Letting go was even part of my process with “The Writer’s Block Myth.” I gathered supporting materials and conducted interviews without judgement, expectation, critique, or organizing. Saw it all dovetail and fall seamlessly into place, in desired order (something I wrote about here).

I’m not saying writing is easy. Only that there’s wisdom in the process beyond the limits of our imaginations. That having a beeline to our imagination is the beginning.

So, whether we outline, hold strong intention, or write as a pantser like me, who rarely knows beyond a loose framework ’til I’m in it, trusting the work gives us more to create with. Because the work has a life of its own. 

Let me tell you a story how I know. I believed my novel done when I sat down to compose a log line, the one-liner that starts ‘This book is about. . .” Before I wrote one word beyond those four, I heard the little voice: ‘You don’t know what this book is about.’ I leaned back in my chair, didn’t go on. I wrote 10,000 more words in the novel. Allowed the second protagonist to have her full say. And not ’til then was the book Done. Not ’til then did I see the real & full story revealed. 

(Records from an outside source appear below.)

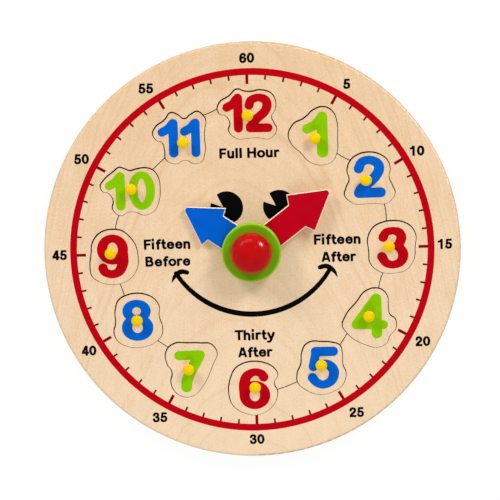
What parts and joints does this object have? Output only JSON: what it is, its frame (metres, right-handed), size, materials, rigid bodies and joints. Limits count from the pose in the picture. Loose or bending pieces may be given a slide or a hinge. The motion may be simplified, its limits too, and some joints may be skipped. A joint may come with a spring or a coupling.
{
  "type": "geared teaching clock",
  "caption": "Round wooden learning clock with lift-out number pieces on pegs and arrow hands that gears turn together.",
  "frame": {"origin": "centre of the flat back face, which lies on the table", "axes": "+Z straight out of the dial, +Y towards twelve, +X towards three"},
  "size_m": [0.3, 0.3, 0.046],
  "materials": {
    "plywood": "clear satin lacquer on pale plywood",
    "hand_red": "red painted plywood, satin",
    "hand_blue": "blue painted plywood, satin",
    "disc_green": "green painted wood, semi-gloss",
    "ball_red": "red painted wood, gloss",
    "peg_yellow": "yellow painted wood, semi-gloss",
    "gear_plastic": "natural white moulded plastic",
    "arbor_steel": "drawn steel rod",
    "screw_steel": "zinc plated steel",
    "bush_brass": "turned brass",
    "print_black": "black screen print on plywood",
    "print_red": "red screen print on plywood",
    "print_blue": "blue screen print on plywood",
    "print_green": "green screen print on plywood"
  },
  "bodies": {
    "board": {"face_panel": "plywood", "base_panel": "plywood", "back_cover": "plywood", "cover_screws": "screw_steel", "face_bush": "bush_brass", "idler_pin": "arbor_steel"},
    "minute_work": {"minute_arbor": "arbor_steel", "minute_pinion": "gear_plastic", "hand_spacer": "gear_plastic", "minute_hand": "hand_red", "collar_disc": "disc_green", "centre_knob": "ball_red"},
    "hour_work": {"hour_wheel": "gear_plastic", "hour_hand": "hand_blue"},
    "idler": {"idler_gear": "gear_plastic"},
    "piece_1": {"number_1": "plywood", "knob_1": "peg_yellow"},
    "piece_2": {"number_2": "plywood", "knob_2": "peg_yellow"},
    "piece_3": {"number_3": "plywood", "knob_3": "peg_yellow"},
    "piece_4": {"number_4": "plywood", "knob_4": "peg_yellow"},
    "piece_5": {"number_5": "plywood", "knob_5": "peg_yellow"},
    "piece_6": {"number_6": "plywood", "knob_6": "peg_yellow"},
    "piece_7": {"number_7": "plywood", "knob_7": "peg_yellow"},
    "piece_8": {"number_8": "plywood", "knob_8": "peg_yellow"},
    "piece_9": {"number_9": "plywood", "knob_9": "peg_yellow"},
    "piece_10": {"number_10": "plywood", "knob_10": "peg_yellow"},
    "piece_11": {"number_11": "plywood", "knob_11": "peg_yellow"},
    "piece_12": {"number_12": "plywood", "knob_12": "peg_yellow"}
  },
  "joints": [
    {"name": "minute_turn", "type": "hinge", "parent": "board", "child": "minute_work", "pos_m": [0, 0, 0.0115], "axis": [0, 0, 1], "continuous": true},
    {"name": "hour_turn", "type": "hinge", "parent": "board", "child": "hour_work", "pos_m": [0, 0, 0.0115], "axis": [0, 0, 1], "continuous": true},
    {"name": "idler_turn", "type": "hinge", "parent": "board", "child": "idler", "pos_m": [0, -0.03, 0.006], "axis": [0, 0, 1], "continuous": true},
    {"name": "lift_1", "type": "slide", "parent": "board", "child": "piece_1", "axis": [0, 0, 1], "range_m": [0, 0.03]},
    {"name": "lift_2", "type": "slide", "parent": "board", "child": "piece_2", "axis": [0, 0, 1], "range_m": [0, 0.03]},
    {"name": "lift_3", "type": "slide", "parent": "board", "child": "piece_3", "axis": [0, 0, 1], "range_m": [0, 0.03]},
    {"name": "lift_4", "type": "slide", "parent": "board", "child": "piece_4", "axis": [0, 0, 1], "range_m": [0, 0.03]},
    {"name": "lift_5", "type": "slide", "parent": "board", "child": "piece_5", "axis": [0, 0, 1], "range_m": [0, 0.03]},
    {"name": "lift_6", "type": "slide", "parent": "board", "child": "piece_6", "axis": [0, 0, 1], "range_m": [0, 0.03]},
    {"name": "lift_7", "type": "slide", "parent": "board", "child": "piece_7", "axis": [0, 0, 1], "range_m": [0, 0.03]},
    {"name": "lift_8", "type": "slide", "parent": "board", "child": "piece_8", "axis": [0, 0, 1], "range_m": [0, 0.03]},
    {"name": "lift_9", "type": "slide", "parent": "board", "child": "piece_9", "axis": [0, 0, 1], "range_m": [0, 0.03]},
    {"name": "lift_10", "type": "slide", "parent": "board", "child": "piece_10", "axis": [0, 0, 1], "range_m": [0, 0.03]},
    {"name": "lift_11", "type": "slide", "parent": "board", "child": "piece_11", "axis": [0, 0, 1], "range_m": [0, 0.03]},
    {"name": "lift_12", "type": "slide", "parent": "board", "child": "piece_12", "axis": [0, 0, 1], "range_m": [0, 0.03]}
  ],
  "couplings": [
    {"joint": "hour_turn", "follows": "minute_turn", "ratio": 0.083333},
    {"joint": "idler_turn", "follows": "minute_turn", "ratio": -0.33333}
  ]
}
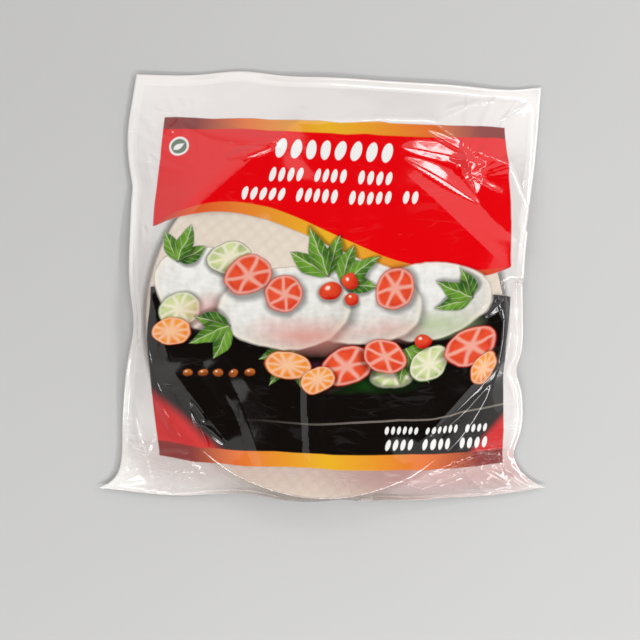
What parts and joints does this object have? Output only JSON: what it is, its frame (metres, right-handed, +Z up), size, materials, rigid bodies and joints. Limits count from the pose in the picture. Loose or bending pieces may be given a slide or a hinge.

This process of following the story can be dramatic. One day my husband walked thru the room where I was writing, saw me crying. Why was I crying, he wanted to know. ‘This is so beautiful,’ I said. ‘But you’re the writer. You know how it ends,’ he said. ‘I didn’t know this,’ I told him. ‘She wasn’t in the room where I thought she’d be.’ That scene is still one of my favorites, where even my editor cried on reading it.

Did I mention, yet, that it’s fun writing this way?

I believe memoir (story of memory) is like this, too. The memories like characters in our minds with voices, feelings, and ways they lived during moments of time.

Recently I heard actor and voice-over artist Cameron Gregg in an interview. His words sent a shock of recognition thru me:

All art is selection and arrangement.

Shift perspective. Give new meaning to the human condition, and insight into the different forms human condition can take.  Help knit that story together.  Think, what is the singular thing that happened in their (a character) life that made them who they are?

My gosh, Yes. In Life, too. Now more than ever.

We’re always in the works we create. We’re documentarians who can’t disappear in the photo or film, our position and person is revealed. Like Ken Burns who says all his work is about waking the dead. That he knows the story he’s retelling is waking his mother who he never saw out of bed before she died when he was a boy. Or in my novel, my retelling a part of my childhood, and connecting to nature, something I love deeply. In life, it’s how we select and arrange memories, pain points, intentions, ideas, beliefs, biases, name it, creating a lens we see the world thru, from which we tell our stories. 

All to say what I know writing and life is – showing what it is to be human. That words are important. Observing with awareness is critical to being present. And writing is connection, period. Writers are powerful. Here, said much better by author Richard Bausch. The last sentence the bottom line:

“We think too much about the meaninglessness of existence; we have taken in the idea of life as an absurd proposition, and all our suffering becomes ridiculous. But a writer senses meaning in ‘the mystery of things,’ and reports about the discoveries that come from merely setting narrative in motion, letting people move and breathe and be in the prose, and that is what finally connects us all, across time and distance and the grave itself. We are about SHOWING the human journey as itself, what Conrad meant when he said that above all he wanted to make us SEE. Wanted to make us feel the ‘solidarity of the human family.’ This is why it’s such important work, what Bill Maxwell in a letter to me called ‘this blessed occupation.’ So the reward is in the act itself, of giving forth meaning through expression in this miraculous way, with words. Our coin, our spark and music, the bread of our daily existence. It isn’t work, so much as it is the central element of our nature: our beautiful tending toward expression. Set it into motion again, friends. It’s what we have against the dark—no less than that.”

Everything he says, + we never know who our words will touch, or when. That quote at the top is by my husband. He read little fiction until one Christmas 15 yrs. after I claimed being a writer. That Christmas he asked for a novel. I bought him a short stack of novels and short stories. Now he shares what he reads with me. He didn’t read my novel “Flight” until 8 yrs. after it was done. He carried it to work with him, not wanting to miss a thing. He didn’t read my blog for two years. Now he comments, and subscribed to get it in his inbox. We never know.

It’s the holiday season. The greatest time ever for stories, both personal and seasonal. I admit, some days I’m in the midst of the muck. And my wish remains, now and always, we all live and love our best creative life. It’s what we have against the dark. 

  • Set up a bag, box, or container you enjoy looking at in a place where you see it easily and often. If you’re working on a story or project, put whatever you come across that may apply in it. Do not edit, critique, or consciously think about it once it’s tucked away.  If you’re not working on something specific, put quotes, paragraphs, and whatever touches you in your container. Two-four-six weeks later, pull it all out. Prepare to be surprised as you see what stories and threads show up. For your work, and for you life.